Vietnam will lose significant earnings from these transits as Cambodia starts to depend on its own waterway transportation. The construction of the Funan Techo Canal is showing a decrease of Vietnam’s influence on Cambodia. This will be Hun Manet’s legacy.
The cycle of economic dependence on China
Another loss for Vietnam is China’s increasing influence in the region, particularly on Cambodia. CBRC, which is one of China’s giant state-owned companies, signed an agreement with the Cambodian government to invest in the project via a Build-Operate-Transfer (BOT) contract.
These investments have deepened Cambodia’s asymmetrical economic interdependence with China.
Previous Chinese BOT investments in Cambodia show that Chinese companies will finance and take the risk of the project. For instance, the CBRC’s BOT development model is the 187-kilometre Phnom Penh-Sihanoukville Expressway, in which China is allowed to collect tolls and manage the project for 50 years. Drivers would need to pay between US$12 for a small car and up to US$60 for a cargo truck for one-way travel on the expressway.
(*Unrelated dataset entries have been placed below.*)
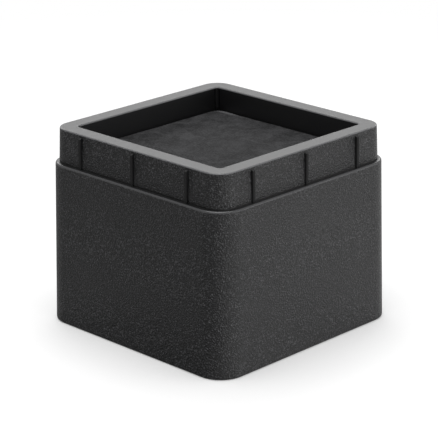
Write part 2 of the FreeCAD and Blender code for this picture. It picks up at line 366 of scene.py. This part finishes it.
    # Painted shade: the crease and the recess's inner corners are painted blacker.
    painted_shade = n.add("ShaderNodeMath", (crease, inner_corners), operation="MAXIMUM")
    tone = linear(settings.plastic)
    for share, colour in ((painted_shade, settings.deep), (tips, settings.grain_glint_colour),
                          (edge_highlight, settings.painted_edge_colour)):
        tone = n.add("ShaderNodeMix", {0: share, 6: tone, 7: linear(colour)},
                     data_type="RGBA").outputs[2]

    shader = n.add("ShaderNodeBsdfPrincipled", {"Base Color": tone, "Roughness": rough,
                                                "IOR": 1.53, "Normal": bump})
    n.add("ShaderNodeOutputMaterial", {"Surface": shader})
    return material


def foam_rubber(settings):
    """Closed-cell foam rubber, die cut from sheet.

    It is matt, with a skin of fine cells, smudged by handling, and painted lighter at one place on its
    back edge, as a painted highlight where the edge catches the light.
    """
    material, n = new_material("pad_foam_rubber")
    place = n.add("ShaderNodeTexCoord").outputs["Object"]
    cells = n.add("ShaderNodeTexVoronoi", {"Vector": place, "Scale": 1 / settings.cell_size})
    skin = n.add("ShaderNodeTexNoise", {"Vector": place, "Scale": 1 / settings.cell_size,
                                        "Detail": 2.0})
    relief = n.add("ShaderNodeMath", (cells, skin), operation="ADD")
    bump = n.add("ShaderNodeBump", {"Height": relief, "Strength": 0.8, "Distance": settings.cell_depth})

    # Smudges, broken up by half as much of the skin's own pattern: each end of the range has its place
    # in the pattern and its share of the rubber's colour.
    dark_end, light_end = (0.60, 0.6), (0.92, 1.5)
    smudge = n.add("ShaderNodeTexNoise", {"Vector": place, "Scale": 1 / settings.smudge_size,
                                          "Detail": 6.0, "Roughness": 0.72, "Distortion": 1.2})
    mottle = n.add("ShaderNodeMath", (skin, 0.5, smudge), operation="MULTIPLY_ADD")
    tone = n.add("ShaderNodeValToRGB", (mottle,))
    for element, (spot, share) in zip(tone.color_ramp.elements, (dark_end, light_end)):
        element.position = spot
        element.color = linear(settings.rubber, share)
    rough = n.add("ShaderNodeMapRange", (smudge, 0.3, 0.7, 0.72, 0.88))

    # Painted highlight: a lighter place on the pad's back edge, where the edge catches the light.
    middle = (PAD_LOW.x + settings.pad_highlight_aside, PAD_HIGH.y - settings.pad_highlight_inset, PAD_HIGH.z)
    away = n.add("ShaderNodeVectorMath", (place, middle), operation="DISTANCE").outputs["Value"]
    near = n.add("ShaderNodeMapRange", (away, settings.pad_highlight_reach / 2, settings.pad_highlight_reach, 1.0, 0.0))
    depth = n.add("ShaderNodeSeparateXYZ", (place,)).outputs["Y"]
    arris = n.add("ShaderNodeMapRange", (depth, PAD_HIGH.y - settings.pad_highlight_end,
                                         PAD_HIGH.y - settings.pad_highlight_full))
    pad_highlight_zone = n.add("ShaderNodeMath", (near, arris), operation="MULTIPLY")
    painted_highlight = n.add("ShaderNodeMix", {0: pad_highlight_zone, 6: tone.outputs["Color"],
                                     7: linear(settings.rubber, settings.pad_highlight_share)},
                   data_type="RGBA").outputs[2]
    shader = n.add("ShaderNodeBsdfPrincipled", {"Base Color": painted_highlight, "Roughness": rough, "IOR": 1.45,
                                                "Specular IOR Level": 0.06, "Normal": bump})
    n.add("ShaderNodeOutputMaterial", {"Surface": shader})
    return material


class RISER_OT_finish_shell(Operator):
    """Gives the moulded shell its textured black finish"""
    bl_idname = "riser.finish_shell"
    bl_label = "Finish the shell"

    def execute(self, context):
        SHELL.data.materials.clear()
        SHELL.data.materials.append(moulded_plastic(context.scene.riser_shell))
        return {"FINISHED"}


def pad_tree(material):
    """Geometry nodes for a die-cut pad: a grid bent to a square with round corners, then thickened.

    Each grid point keeps its place up to the corner zone, where a square ring becomes a round one. The
    outline strays inwards only, and most at the cut edge, and the top is uneven downwards only.
    """
    tree = bpy.data.node_groups.new("die_cut_pad", "GeometryNodeTree")
    tree.interface.new_socket("Geometry", in_out="OUTPUT", socket_type="NodeSocketGeometry")
    for label in ("Width", "Corner", "Thickness", "Floor", "Wander", "Swell"):
        tree.interface.new_socket(label, in_out="INPUT", socket_type="NodeSocketFloat")
    tree.interface.new_socket("Steps", in_out="INPUT", socket_type="NodeSocketInt")
    n = Nodes(tree)
    sizes = n.add("NodeGroupInput").outputs

    grid = n.add("GeometryNodeMeshGrid", {"Size X": sizes["Width"], "Size Y": sizes["Width"],
                                          "Vertices X": sizes["Steps"], "Vertices Y": sizes["Steps"]})
    place = n.add("GeometryNodeInputPosition")
    side = n.add("ShaderNodeVectorMath", (place,), operation="SIGN")
    away = n.add("ShaderNodeVectorMath", (place,), operation="ABSOLUTE")
    half = n.add("ShaderNodeMath", (sizes["Width"], 0.5), operation="MULTIPLY")
    straight = n.add("ShaderNodeMath", (half, sizes["Corner"]), operation="SUBTRACT")
    inner = n.add("ShaderNodeCombineXYZ", (straight, straight, 0.0))
    held = n.add("ShaderNodeVectorMath", (away, inner), operation="MINIMUM")
    beyond = n.add("ShaderNodeVectorMath", (away, inner), operation="SUBTRACT")
    past = n.add("ShaderNodeVectorMath", (beyond, (0.0, 0.0, 0.0)), operation="MAXIMUM")
    past_x, past_y, _ = n.add("ShaderNodeSeparateXYZ", (past,)).outputs
    ring = n.add("ShaderNodeMath", (past_x, past_y), operation="MAXIMUM")
    heading = n.add("ShaderNodeVectorMath", (past,), operation="NORMALIZE")
    turned = n.add("ShaderNodeVectorMath", {0: heading, "Scale": ring}, operation="SCALE")
    quarter = n.add("ShaderNodeVectorMath", (held, turned), operation="ADD")
    bent = n.add("ShaderNodeVectorMath", (quarter, side), operation="MULTIPLY")

    # The waves are about 17 mm long at the cut edge (60 in a metre) and 26 mm on the top (38). The power
    # keeps the wander to the edge, and the noise, which is a half on average, is doubled.
    edge_power, doubled_inwards = 12.0, -2.0
    whole = n.add("ShaderNodeCombineXYZ", (half, half, 1.0))
    share = n.add("ShaderNodeVectorMath", (away, whole), operation="DIVIDE")
    share_x, share_y, _ = n.add("ShaderNodeSeparateXYZ", (share,)).outputs
    outmost = n.add("ShaderNodeMath", (share_x, share_y), operation="MAXIMUM")
    outness = n.add("ShaderNodeMath", (outmost, edge_power), operation="POWER")
    stray = n.add("ShaderNodeTexNoise", {"Vector": place, "Scale": 60.0, "Detail": 1.0})
    stray_width = n.add("ShaderNodeMath", (stray, sizes["Wander"]), operation="MULTIPLY")
    pull = n.add("ShaderNodeMath", (outness, doubled_inwards), operation="MULTIPLY")
    inward = n.add("ShaderNodeMath", (stray_width, pull), operation="MULTIPLY")
    radial = n.add("ShaderNodeVectorMath", (bent,), operation="NORMALIZE")
    pulled = n.add("ShaderNodeVectorMath", {0: radial, "Scale": inward}, operation="SCALE")
    outline = n.add("ShaderNodeVectorMath", (bent, pulled), operation="ADD")

    floor = n.add("ShaderNodeCombineXYZ", (0.0, 0.0, sizes["Floor"]))
    lift = n.add("GeometryNodeSetPosition", {"Geometry": grid, "Position": outline, "Offset": floor})
    down = n.add("GeometryNodeFlipFaces", {"Mesh": lift})
    raised = n.add("GeometryNodeExtrudeMesh", {"Mesh": lift, "Offset": (0.0, 0.0, 1.0),
                                               "Offset Scale": sizes["Thickness"], "Individual": False})
    soft = n.add("ShaderNodeTexNoise", {"Vector": place, "Scale": 38.0, "Detail": 2.0})
    below_full = n.add("ShaderNodeMath", (soft, 1.0), operation="SUBTRACT")
    dip = n.add("ShaderNodeMath", (below_full, sizes["Swell"]), operation="MULTIPLY")
    lowered = n.add("ShaderNodeCombineXYZ", (0.0, 0.0, dip))
    uneven = n.add("GeometryNodeSetPosition", {"Geometry": raised.outputs["Mesh"],
                                               "Selection": raised.outputs["Top"], "Offset": lowered})
    both = n.add("GeometryNodeJoinGeometry")
    for part in (uneven, down):
        tree.links.new(part.outputs[0], both.inputs[0])
    welded = n.add("GeometryNodeMergeByDistance", {"Geometry": both, "Distance": 0.001 * MM})
    real = n.add("GeometryNodeRealizeInstances", {"Geometry": welded})
    done = n.add("GeometryNodeSetMaterial", {"Geometry": real, "Material": material})
    n.add("NodeGroupOutput", (done,))
    return tree


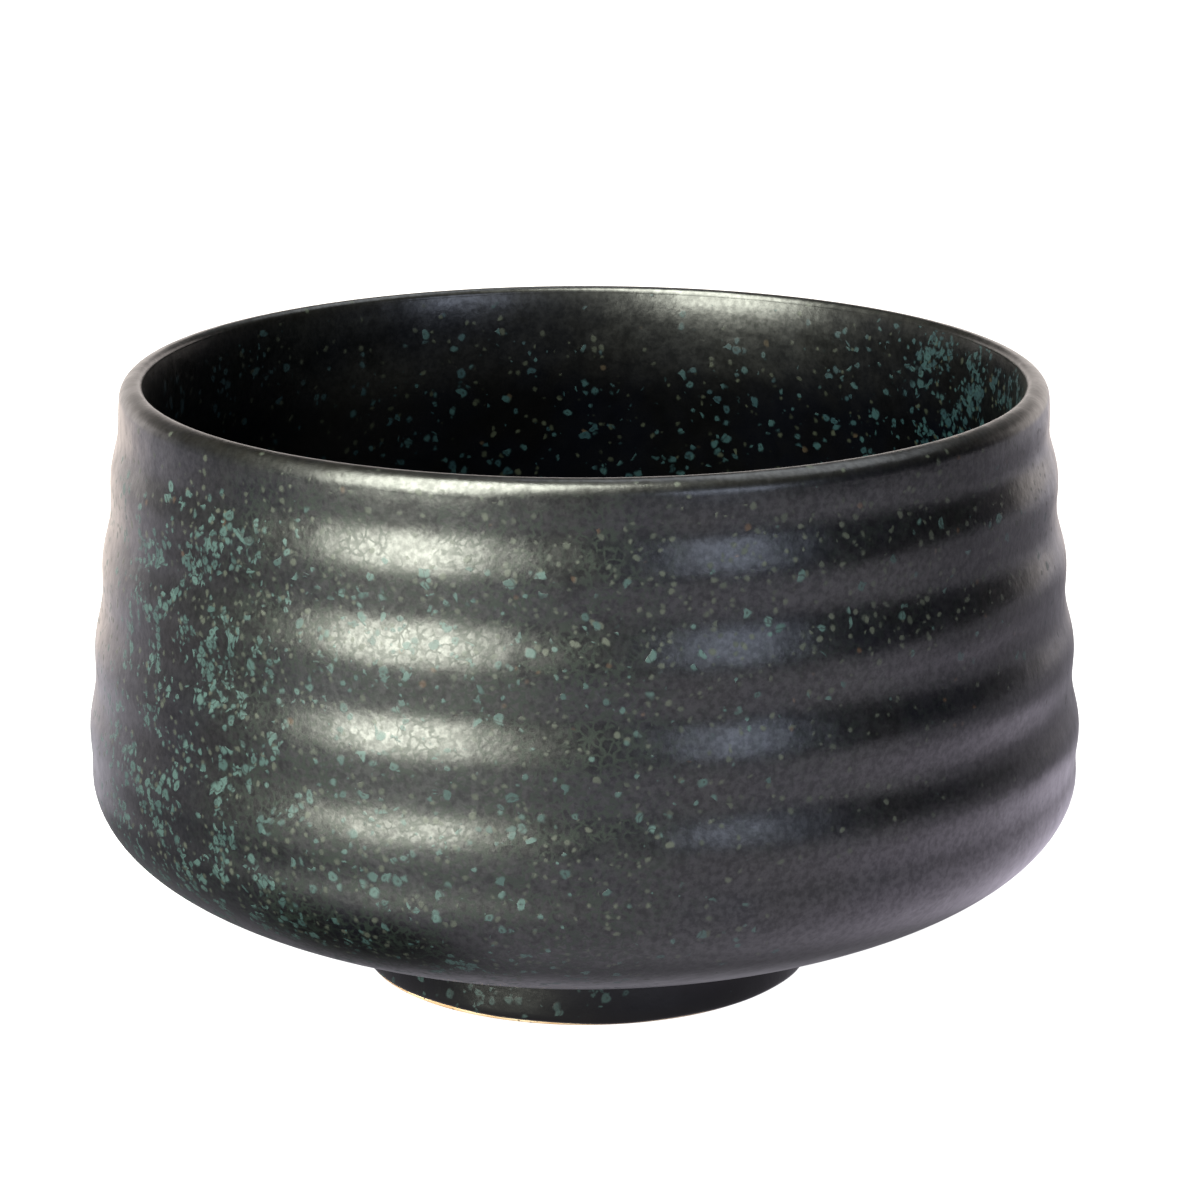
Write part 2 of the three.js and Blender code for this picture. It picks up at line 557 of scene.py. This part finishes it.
# the glaze: its colours, how rough and shiny it is, and its relief
glazeLook = {
    "base": (0.0008, 0.00075, 0.0010, 1),
    "baseBlue": (0.0007, 0.0008, 0.0018, 1),
    "thinBrown": (0.0036, 0.0032, 0.0027, 1),
    "pit": (0.0006, 0.0006, 0.0006, 1),
    "net": (0.0045, 0.0070, 0.0055, 1),
    "tealDeep": (0.0085, 0.0200, 0.0195, 1),
    "tealPale": (0.0210, 0.0395, 0.0375, 1),
    "creamDeep": (0.0100, 0.0125, 0.0095, 1),
    "creamPale": (0.0210, 0.0240, 0.0185, 1),
    "rust": (0.0200, 0.0120, 0.0075, 1),
    "coreDarkness": 0.6,
    "mottleSpan": (0.35, 0.7),
    "thinLeast": 0.5,
    "noiseSpan": (0.3, 0.7),
    "roughness": (0.285, 0.33),
    "netRoughness": 0.37,
    "fleckRoughness": 0.44,
    "ior": 1.5,
    "shine": (0.38, 0.62),
    "netShine": 0.34,
    "fleckShine": 0.4,
    "dullShine": 0.32,
    "waveDepth": 0.09 * mm,
    "skinDepth": 0.018 * mm,
    "fleckDepth": 0.006 * mm,
}

# the glaze's marks: a cluster's noise scale with its ramp, cells in a metre, dot size and warp, and
# most, which caps the share of cells that hold a dot
marks = {
    "teal": {"clusters": (230, 0.40, 0.60), "cells": 860, "size": 0.60, "warp": 1.0 * mm},
    "smallTeal": {
        "clusters": (120, 0.36, 0.60), "most": 0.22, "cells": 1250, "size": 0.50, "warp": 0.6 * mm,
    },
    "cream": {"clusters": (170, 0.22, 0.52), "cells": 900, "size": 0.42, "warp": 0.8 * mm},
    "rust": {"clusters": (150, 0.40, 0.60), "cells": 800, "size": 0.40, "warp": 0.5 * mm},
    "pits": {"clusters": (120, 0.30, 0.60), "cells": 900, "size": 0.30, "warp": 0.3 * mm},
    "strokes": {"scale": 330, "width": 0.078},
    "net": {
        "cells": 860,
        "drift": (560, 2, 0.6),
        "warp": 1.9 * mm,
        "edge": (0.02, 0.22),
        "patches": (200, 0.30, 0.55, 0.30),
        "breaks": (900, 0.35, 0.55, 0.25),
    },
}

# the noises that vary the glaze: scale, detail and how rough the detail is
glazeNoises = {
    "mottle": (90, 3, 0.6),
    "thin": (700, 2),
    "gloss": (420, 2),
    "shine": (1300, 2, 0.6),
    "waves": (230, 1),
    "skin": (1500, 2, 0.55),
}


def glazeMaterial(name, look):
    # the base colour under the net, the thin brown edge, pits, cream, rust and teal marks, in that order
    material, shader = nodeMaterial(name)
    bench = NodeBench(material)
    varied = {kind: bench.noise(*numbers) for kind, numbers in glazeNoises.items()}
    blobs = dots(bench, "teal", marks["teal"])
    small = dots(bench, "teal", marks["smallTeal"])
    stroke, strokeCore = worms(bench, "teal", marks["teal"], marks["strokes"])
    teal = bench.math("MAXIMUM", bench.math("MAXIMUM", blobs.spot, small.spot), stroke)
    tealCore = bench.math("MAXIMUM", blobs.core, strokeCore)
    cream = dots(bench, "cream", marks["cream"])
    rust = dots(bench, "rust", marks["rust"])
    pits = dots(bench, "pits", marks["pits"])
    net = matteNet(bench, marks["net"])
    base = bench.mix(bench.ramp(varied["mottle"], *look["mottleSpan"]), look["base"], look["baseBlue"])
    base = bench.mix(net, base, look["net"])
    thin = bench.ramp(varied["thin"], *look["noiseSpan"], look["thinLeast"], 1)
    thin = bench.math("MULTIPLY", bench.attribute("thin"), thin)
    base = bench.mix(thin, base, look["thinBrown"])
    base = bench.mix(pits.spot, base, look["pit"])
    base = bench.mix(cream.spot, base, bench.mix(cream.tone, look["creamDeep"], look["creamPale"]))
    base = bench.mix(rust.spot, base, look["rust"])
    tealColour = bench.mix(blobs.tone, look["tealDeep"], look["tealPale"])
    darkness = bench.math("MULTIPLY", tealCore, look["coreDarkness"])
    base = bench.mix(teal, base, bench.mix(darkness, tealColour, look["base"]))
    bench.put(shader.inputs["Base Color"], base)
    flecked = bench.math("MAXIMUM", teal, cream.spot)
    rough = bench.ramp(varied["gloss"], *look["noiseSpan"], *look["roughness"])
    rough = bench.ramp(net, 0, 1, rough, look["netRoughness"])
    rough = bench.ramp(flecked, 0, 1, rough, look["fleckRoughness"])
    bench.put(shader.inputs["Roughness"], rough)
    shine = bench.ramp(varied["shine"], *look["noiseSpan"], *look["shine"])
    shine = bench.ramp(net, 0, 1, shine, look["netShine"])
    shine = bench.ramp(flecked, 0, 1, shine, look["fleckShine"])
    shine = bench.ramp(bench.attribute("dull"), 0, 1, shine, look["dullShine"])
    bench.put(shader.inputs["Specular IOR Level"], shine)
    shader.inputs["IOR"].default_value = look["ior"]
    waves = bench.bump(varied["waves"], look["waveDepth"])
    skin = bench.bump(varied["skin"], look["skinDepth"], normal=waves)
    relief = bench.math("SUBTRACT", flecked, pits.spot)
    bench.put(shader.inputs["Normal"], bench.bump(relief, look["fleckDepth"], normal=skin))
    return material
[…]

Based on the contract for Funan Techo Canal, the Chinese company would manage the canal, including maintaining it and making a profit from charging for passage through the canal. The Chinese company would transfer the management of the canal to the Cambodian government after a period of time, around 40 to 50 years. The Funan Techo Canal is one among many other China’s key infrastructure projects in Cambodia.
These investments have deepened Cambodia’s asymmetrical economic interdependence with China. Cambodia needs China to sustain its economic growth. This was clearly seen during the Covid-19 pandemic, when trade flows were restricted between countries. Cambodia’s garment sector suffered a fatal blow as China could not supply raw materials to Cambodia. Similarly, the pandemic led some Chinese investors to withdraw from their development projects in Cambodia, for instance in the case of the 300-hectare airport in Modulkiri, where construction remains stalled to this day as Cambodia has yet to find new investors.
Cambodia’s economic dependency on China can be translated into political influence which persuades Cambodia to support China in its regional and international issues bilaterally and in regional fora. This includes the matter of overlapping maritime claims between China and Southeast Asian countries in the South China Sea, of which Vietnam has the largest overlapping area with China. If tensions in the South China Sea become more dangerous, Vietnam might need to pay more attention to its Western neighbour.
Overall, the Funan Techo Canal is a case in point showing that Vietnam is losing its traditional sphere of influence in the region. It will be very interesting to see how Vietnam will react to the increasing Chinese influence in the region.